→ **Exercise objective**: Restrict the output to the lines below starting at the one that contains "Turn this picture" and ending at the one that contains "the hinge stops.", and restate them word for word, both ends included.

→ **Given data**:
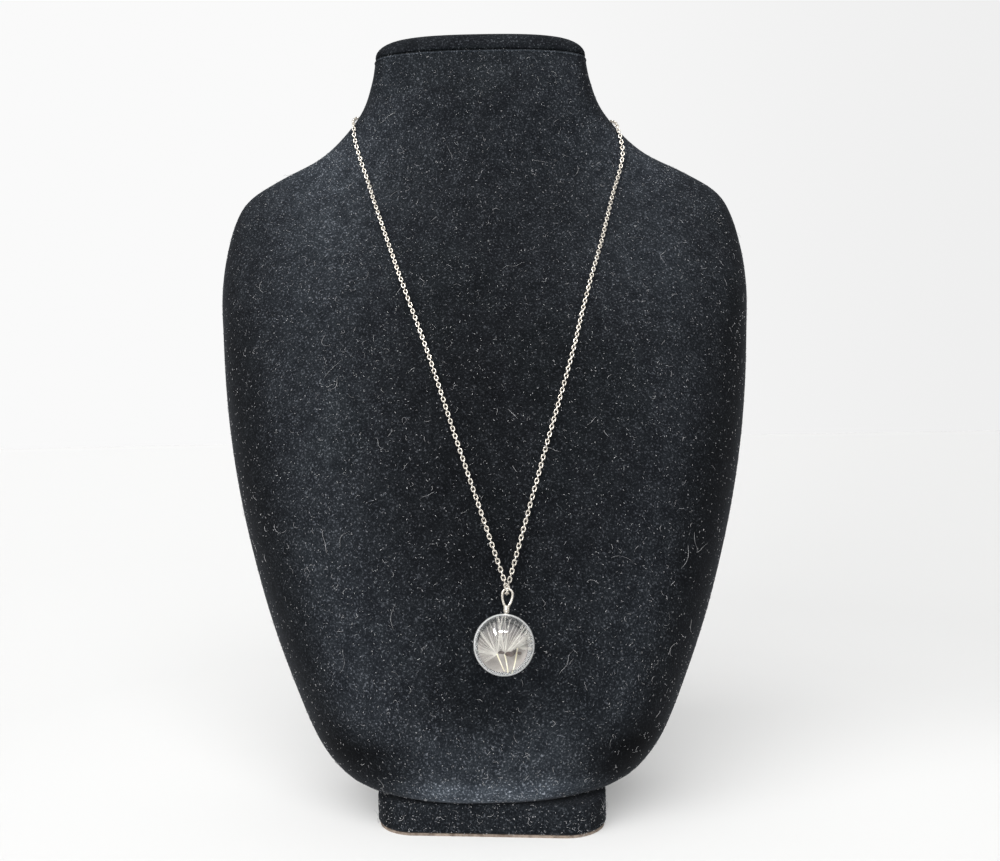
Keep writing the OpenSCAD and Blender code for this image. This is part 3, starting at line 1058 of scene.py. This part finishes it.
def addRange(tree, value, low, high, start, end):
    node = addNode(tree, "ShaderNodeMapRange",
                   From_Min=low, From_Max=high, To_Min=start, To_Max=end)
    node.interpolation_type = "SMOOTHSTEP"
    tree.links.new(value, node.inputs["Value"])
    return node.outputs["Result"]


def makeFloor():
    far, sides = studio["floorReach"], studio["floorSides"]
    turns = [2 * math.pi * k / sides for k in range(sides)]
    verts = [(0, 0, 0)] + [(far * math.cos(a), far * math.sin(a), 0) for a in turns]
    faces = [(0, 1 + k, 1 + (k + 1) % sides) for k in range(sides)]
    floor = newPiece("studioFloor", verts, faces, smooth=False)
    material, tree, shader = nodeTree("studioPaper")
    coords = tree.nodes.new("ShaderNodeTexCoord")
    reach = tree.nodes.new("ShaderNodeVectorMath")
    reach.operation = "LENGTH"
    tree.links.new(coords.outputs["Object"], reach.inputs[0])
    # painted light: the paper is lighter close to the bust
    tone = addRamp(tree, reach.outputs["Value"], *studio["floorToneLitNear"])
    heading = tree.nodes.new("ShaderNodeVectorMath")
    heading.operation = "NORMALIZE"
    split = tree.nodes.new("ShaderNodeSeparateXYZ")
    tree.links.new(coords.outputs["Object"], heading.inputs[0])
    tree.links.new(heading.outputs[0], split.inputs[0])
    # painted shade: the floor is dimmer to the right
    right = addRange(tree, split.outputs["X"], *studio["dimFromTo"], 1.0, 1.0)
    dim = addRange(tree, reach.outputs["Value"], *studio["dimReach"], *studio["floorRight"])
    tree.links.new(dim, right.node.inputs["To Max"])
    tree.links.new(addBlend(tree, "MULTIPLY", tone, right), shader.inputs["Base Color"])
    shader.inputs["Roughness"].default_value = 1
    shader.inputs["Specular IOR Level"].default_value = 0
    shader.inputs["Emission Color"].default_value = studio["floorGlowTint"]
    shader.inputs["Emission Strength"].default_value = studio["floorGlow"]
    floor.data.materials.append(material)


def addProduct(tree, a, b):
    node = tree.nodes.new("ShaderNodeMath")
    node.operation = "MULTIPLY"
    tree.links.new(a, node.inputs[0])
    tree.links.new(b, node.inputs[1])
    return node.outputs[0]


def makeWorld():  # a bright room, dim behind the camera
    world = bpy.data.worlds.new("studioWorld")
    bpy.context.scene.world = world
    world.use_nodes = True
    tree = world.node_tree
    coords = tree.nodes.new("ShaderNodeTexCoord")
    split = tree.nodes.new("ShaderNodeSeparateXYZ")
    tree.links.new(coords.outputs["Generated"], split.inputs[0])
    front = addRange(tree, split.outputs["Y"], studio["roomFrontFrom"], studio["roomFrontTo"],
                     studio["roomFront"] * studio["roomPower"], studio["roomPower"])
    top = addRange(tree, split.outputs["Z"], *studio["roomTopFromTo"], 1.0, studio["roomTop"])
    side = addRange(tree, split.outputs["X"], -1.0, 1.0, studio["roomLeft"], studio["roomRight"])
    light = addProduct(tree, addProduct(tree, front, top), side)
    path = tree.nodes.new("ShaderNodeLightPath")
    mix = tree.nodes.new("ShaderNodeMix")
    # painted shade on the backdrop, dimmer to the right
    paper = addRange(tree, split.outputs["X"], *studio["dimFromTo"], studio["backdrop"],
                     studio["backdropRight"])
    tree.links.new(path.outputs["Is Camera Ray"], mix.inputs[0])
    tree.links.new(light, mix.inputs[2])
    tree.links.new(paper, mix.inputs[3])
    background = tree.nodes["Background"]
    background.inputs["Color"].default_value = (1, 1, 1, 1)
    tree.links.new(mix.outputs[0], background.inputs["Strength"])


def addLamp(name, kind, place, aim, power):
    light = bpy.data.lights.new(name, kind)
    light.energy = power
    lamp = bpy.data.objects.new(name, light)
    lamp.location = place
    lamp.rotation_mode = "QUATERNION"
    lamp.rotation_quaternion = (Vector(aim) - Vector(place)).to_track_quat("-Z", "Y")
    bpy.context.scene.collection.objects.link(lamp)
    return lamp


def makeStudio():
    makeFloor()
    makeWorld()
    sun = addLamp("ceilingLight", "SUN", studio["sunFrom"], (0, 0, 0), studio["sunPower"])
    sun.data.angle = math.radians(studio["sunAngle"])
    sun.visible_glossy = False
    for name in ("window", "side"):
        panel = addLamp(f"{name}Panel", "AREA", studio[f"{name}Place"], studio["panelAim"],
                        studio[f"{name}Power"])
        turn = Quaternion((0, 0, 1), math.radians(studio[f"{name}Turn"]))
        panel.rotation_quaternion = panel.rotation_quaternion @ turn
        panel.data.shape = "RECTANGLE"
        panel.data.size, panel.data.size_y = studio[f"{name}Size"]
        panel.visible_diffuse = False
    bpy.context.scene.view_settings.view_transform = "Standard"


def makeCamera():
    data = bpy.data.cameras.new("photoCamera")
    data.lens = studio["lens"]
    data.sensor_width = 36
    data.clip_start = 0.01
    camera = bpy.data.objects.new("photoCamera", data)
    camera.matrix_world = (Matrix.Translation(Vector(studio["cameraPlace"]) * mm)
                           @ Matrix.Rotation(math.pi / 2, 4, "X")
                           @ Matrix.Rotation(studio["cameraRoll"], 4, "Z"))
    bpy.context.scene.collection.objects.link(camera)
    bpy.context.scene.camera = camera


makeStudio()
makeCamera()
print("studio made")
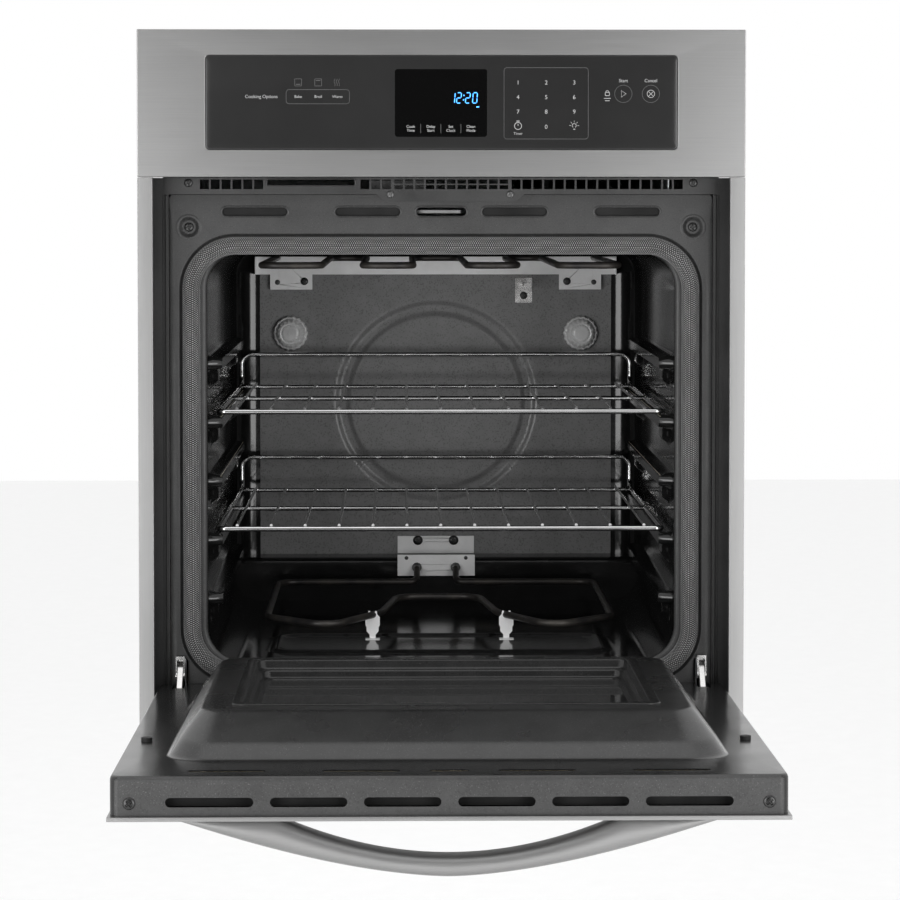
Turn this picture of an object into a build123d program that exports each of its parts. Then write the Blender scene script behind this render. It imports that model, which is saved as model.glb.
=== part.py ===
"""Built-in 24 inch electric wall oven, its drop-down door resting open on the hinge stops.

Millimetres. +X is to the right seen from the room, +Y goes into the cabinet, +Z is up.
Y = 0 is the cabinet face and Z = 0 is the shelf, so the origin is the middle of the shelf's front edge.
"""

from build123d import *
import os

# ---- overall sizes
WIDTH = 603.0
HEIGHT = 727.0
FRONT = -44.0  # front plane of the control panel and the trims
SHEET = 1.2
THIN = 1.0

# ---- casing
CASE_HALF = 280.0
CASE_TOP = 705.0
CASE_BACK = 576.0

# ---- control panel
PANEL_BOTTOM = 581.0
PANEL_HALF = WIDTH / 2
TOUCH_HALF = 234.0
TOUCH_Z = (608.0, 701.6)
TOUCH_Y = (-44.4, -40.4)

# ---- trims
TRIM_FACE = 15.0
TRIM_FLANGE_IN = 282.0
TRIM_SCREW_X = 288.0
TRIM_SCREW_Z = (95.0, 490.0)
TRIM_SCREW_R = 2.3
BOTTOM_TRIM_TOP = 26.0

# ---- front frame
FRAME_HALF = 273.5
FRAME_Z = (30.0, 564.0)
FRAME_SLOT_Z = (542.0, 551.0)
FRAME_SLOTS = ((41.0, 107.0), (154.5, 220.5))
LATCH_SLOT_HALF = 25.5
DIMPLE = (254.0, 531.0)
DIMPLE_R = 10.0
DIMPLE_DEPTH = 5.0

# ---- oven cavity
CAVITY_HALF = 236.0
CAVITY_Z = (92.0, 505.0)
CAVITY_BACK = 480.0
MOUTH_R = 35.0
BACK_R = 30.0
LEDGE_FRONT = 440.0
LEDGE_TOP = 142.0
RIB_IN = 14.0
RIB_HEIGHT = 12.0
RIB_Y = (24.0, 446.0)
RACK_LEVELS = (159.4, 219.4, 279.4, 339.4, 399.4)
RING_Z = 322.0
RING_R = (101.5, 116.5)
RING_DEPTH = 3.0
LINER_FLANGE = 10.0
SEAT_GROW = 33.0
SEAT_DEPTH = 8.0
INSULATION = ((-256.0, 256.0), (3.0, 505.0), (68.0, 530.0))

# ---- gasket
GASKET_HALF = 260.5
GASKET_Z = (72.0, 521.0)
GASKET_BAND = 17.6
GASKET_DEPTH = 8.0
GASKET_R = 53.0

# ---- lamps, elements and sensor
LAMP_X = 170.0
LAMP_Z = 402.0
LENS_R = 20.4
SOCKET_R = 17.0
TUBE_R = 3.6
BROIL_Z = 490.8
BROIL_X = (185.0, 122.5, 80.0, 28.0)
BROIL_Y = (72.0, 452.0)
BROIL_BEND = 18.0
BRACKET_Y = 472.8
BRACKET_Z = (471.0, 492.0)
BRACKET_HALF = 211.0
BAKE_Z = 118.0
BAKE_LEG_X = 22.5
BAKE_LEG_Z = 131.0
BAKE_HALF = 182.0
BAKE_BACK = 410.0
BAKE_BENDS = [10, 9, 22, 30, 22, 60, 26]
UPPER_PLATE_Z = (142.4, 163.0)
LOWER_PLATE_Z = (121.0, 145.5)
PLATE_HALF = 45.0
FOOT_HALF = 7.5
FOOT_X = 71.0
FOOT_Y = 144.0
SENSOR_X = 103.2
SENSOR_Z = 460.0
TERMINAL_BACK = 500.0
SCREW_R = 2.0
HEAD_R = 4.4
HEAD_HEIGHT = 2.2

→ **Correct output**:
Turn this picture of an object into a build123d program that exports each of its parts. Then write the Blender scene script behind this render. It imports that model, which is saved as model.glb.
=== part.py ===
"""Built-in 24 inch electric wall oven, its drop-down door resting open on the hinge stops.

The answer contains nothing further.